PROBLEM STATEMENT:
The listing must be reproduced in full, exactly as it stands.
↓↓↓
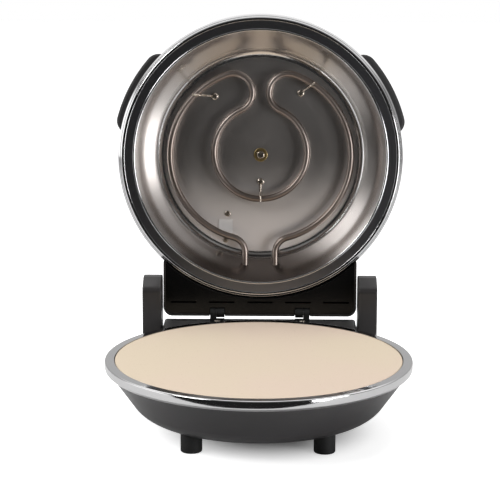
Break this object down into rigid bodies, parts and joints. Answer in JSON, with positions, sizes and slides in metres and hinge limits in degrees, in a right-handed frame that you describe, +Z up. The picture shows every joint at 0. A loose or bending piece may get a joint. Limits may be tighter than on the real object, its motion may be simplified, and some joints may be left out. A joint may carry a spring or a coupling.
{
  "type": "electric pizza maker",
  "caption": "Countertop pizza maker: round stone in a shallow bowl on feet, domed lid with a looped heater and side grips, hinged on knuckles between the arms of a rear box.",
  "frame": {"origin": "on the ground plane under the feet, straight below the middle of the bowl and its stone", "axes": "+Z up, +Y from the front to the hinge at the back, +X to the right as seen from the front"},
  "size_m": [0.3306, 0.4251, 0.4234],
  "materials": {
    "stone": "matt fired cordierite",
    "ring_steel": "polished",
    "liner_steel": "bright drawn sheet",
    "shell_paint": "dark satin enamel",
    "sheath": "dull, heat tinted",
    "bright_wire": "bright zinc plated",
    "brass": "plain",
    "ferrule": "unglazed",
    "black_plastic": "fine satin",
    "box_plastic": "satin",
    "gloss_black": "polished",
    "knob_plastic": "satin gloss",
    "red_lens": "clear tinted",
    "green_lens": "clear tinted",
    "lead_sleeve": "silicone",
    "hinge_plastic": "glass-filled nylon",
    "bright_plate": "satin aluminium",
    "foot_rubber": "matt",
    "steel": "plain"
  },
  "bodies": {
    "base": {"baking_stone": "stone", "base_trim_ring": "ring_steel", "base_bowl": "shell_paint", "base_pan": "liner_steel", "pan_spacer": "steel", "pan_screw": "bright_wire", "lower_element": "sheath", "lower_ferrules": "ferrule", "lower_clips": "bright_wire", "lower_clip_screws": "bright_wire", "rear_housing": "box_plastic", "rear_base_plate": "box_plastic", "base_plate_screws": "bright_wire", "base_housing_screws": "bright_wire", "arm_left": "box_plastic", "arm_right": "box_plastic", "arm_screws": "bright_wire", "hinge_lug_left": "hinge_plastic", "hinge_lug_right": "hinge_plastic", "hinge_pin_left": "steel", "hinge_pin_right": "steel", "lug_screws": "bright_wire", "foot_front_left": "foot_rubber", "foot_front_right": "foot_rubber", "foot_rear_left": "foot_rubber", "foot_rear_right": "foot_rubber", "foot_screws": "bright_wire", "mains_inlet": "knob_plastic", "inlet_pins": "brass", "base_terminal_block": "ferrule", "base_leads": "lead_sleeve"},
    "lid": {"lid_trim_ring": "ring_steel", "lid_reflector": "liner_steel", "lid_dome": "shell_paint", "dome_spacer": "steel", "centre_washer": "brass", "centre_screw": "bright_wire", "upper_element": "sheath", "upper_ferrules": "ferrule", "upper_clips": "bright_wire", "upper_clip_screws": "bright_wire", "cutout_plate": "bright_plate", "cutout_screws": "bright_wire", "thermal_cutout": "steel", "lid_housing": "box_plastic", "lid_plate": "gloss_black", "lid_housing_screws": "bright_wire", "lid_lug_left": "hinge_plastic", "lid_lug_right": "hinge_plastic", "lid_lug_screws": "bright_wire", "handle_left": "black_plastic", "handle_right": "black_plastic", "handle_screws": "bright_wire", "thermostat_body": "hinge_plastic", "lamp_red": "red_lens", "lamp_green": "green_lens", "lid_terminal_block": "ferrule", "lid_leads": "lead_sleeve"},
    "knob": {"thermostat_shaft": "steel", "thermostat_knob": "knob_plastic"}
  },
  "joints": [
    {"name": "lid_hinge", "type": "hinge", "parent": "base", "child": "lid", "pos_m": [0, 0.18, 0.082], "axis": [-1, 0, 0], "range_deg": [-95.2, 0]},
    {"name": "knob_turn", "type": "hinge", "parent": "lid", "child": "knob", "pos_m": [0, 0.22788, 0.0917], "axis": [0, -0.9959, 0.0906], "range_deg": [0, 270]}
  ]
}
↑↑↑
OUTPUT BELOW:
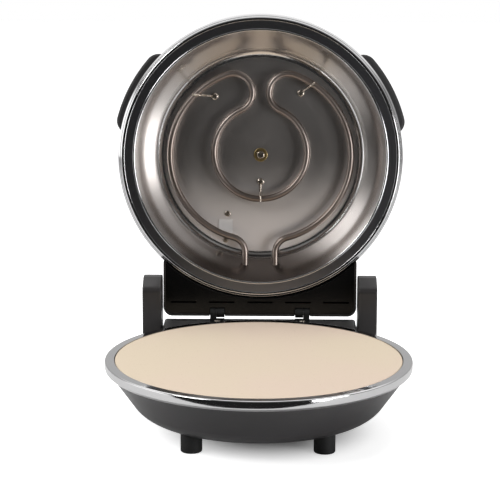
Break this object down into rigid bodies, parts and joints. Answer in JSON, with positions, sizes and slides in metres and hinge limits in degrees, in a right-handed frame that you describe, +Z up. The picture shows every joint at 0. A loose or bending piece may get a joint. Limits may be tighter than on the real object, its motion may be simplified, and some joints may be left out. A joint may carry a spring or a coupling.
{
  "type": "electric pizza maker",
  "caption": "Countertop pizza maker: round stone in a shallow bowl on feet, domed lid with a looped heater and side grips, hinged on knuckles between the arms of a rear box.",
  "frame": {"origin": "on the ground plane under the feet, straight below the middle of the bowl and its stone", "axes": "+Z up, +Y from the front to the hinge at the back, +X to the right as seen from the front"},
  "size_m": [0.3306, 0.4251, 0.4234],
  "materials": {
    "stone": "matt fired cordierite",
    "ring_steel": "polished",
    "liner_steel": "bright drawn sheet",
    "shell_paint": "dark satin enamel",
    "sheath": "dull, heat tinted",
    "bright_wire": "bright zinc plated",
    "brass": "plain",
    "ferrule": "unglazed",
    "black_plastic": "fine satin",
    "box_plastic": "satin",
    "gloss_black": "polished",
    "knob_plastic": "satin gloss",
    "red_lens": "clear tinted",
    "green_lens": "clear tinted",
    "lead_sleeve": "silicone",
    "hinge_plastic": "glass-filled nylon",
    "bright_plate": "satin aluminium",
    "foot_rubber": "matt",
    "steel": "plain"
  },
  "bodies": {
    "base": {"baking_stone": "stone", "base_trim_ring": "ring_steel", "base_bowl": "shell_paint", "base_pan": "liner_steel", "pan_spacer": "steel", "pan_screw": "bright_wire", "lower_element": "sheath", "lower_ferrules": "ferrule", "lower_clips": "bright_wire", "lower_clip_screws": "bright_wire", "rear_housing": "box_plastic", "rear_base_plate": "box_plastic", "base_plate_screws": "bright_wire", "base_housing_screws": "bright_wire", "arm_left": "box_plastic", "arm_right": "box_plastic", "arm_screws": "bright_wire", "hinge_lug_left": "hinge_plastic", "hinge_lug_right": "hinge_plastic", "hinge_pin_left": "steel", "hinge_pin_right": "steel", "lug_screws": "bright_wire", "foot_front_left": "foot_rubber", "foot_front_right": "foot_rubber", "foot_rear_left": "foot_rubber", "foot_rear_right": "foot_rubber", "foot_screws": "bright_wire", "mains_inlet": "knob_plastic", "inlet_pins": "brass", "base_terminal_block": "ferrule", "base_leads": "lead_sleeve"},
    "lid": {"lid_trim_ring": "ring_steel", "lid_reflector": "liner_steel", "lid_dome": "shell_paint", "dome_spacer": "steel", "centre_washer": "brass", "centre_screw": "bright_wire", "upper_element": "sheath", "upper_ferrules": "ferrule", "upper_clips": "bright_wire", "upper_clip_screws": "bright_wire", "cutout_plate": "bright_plate", "cutout_screws": "bright_wire", "thermal_cutout": "steel", "lid_housing": "box_plastic", "lid_plate": "gloss_black", "lid_housing_screws": "bright_wire", "lid_lug_left": "hinge_plastic", "lid_lug_right": "hinge_plastic", "lid_lug_screws": "bright_wire", "handle_left": "black_plastic", "handle_right": "black_plastic", "handle_screws": "bright_wire", "thermostat_body": "hinge_plastic", "lamp_red": "red_lens", "lamp_green": "green_lens", "lid_terminal_block": "ferrule", "lid_leads": "lead_sleeve"},
    "knob": {"thermostat_shaft": "steel", "thermostat_knob": "knob_plastic"}
  },
  "joints": [
    {"name": "lid_hinge", "type": "hinge", "parent": "base", "child": "lid", "pos_m": [0, 0.18, 0.082], "axis": [-1, 0, 0], "range_deg": [-95.2, 0]},
    {"name": "knob_turn", "type": "hinge", "parent": "lid", "child": "knob", "pos_m": [0, 0.22788, 0.0917], "axis": [0, -0.9959, 0.0906], "range_deg": [0, 270]}
  ]
}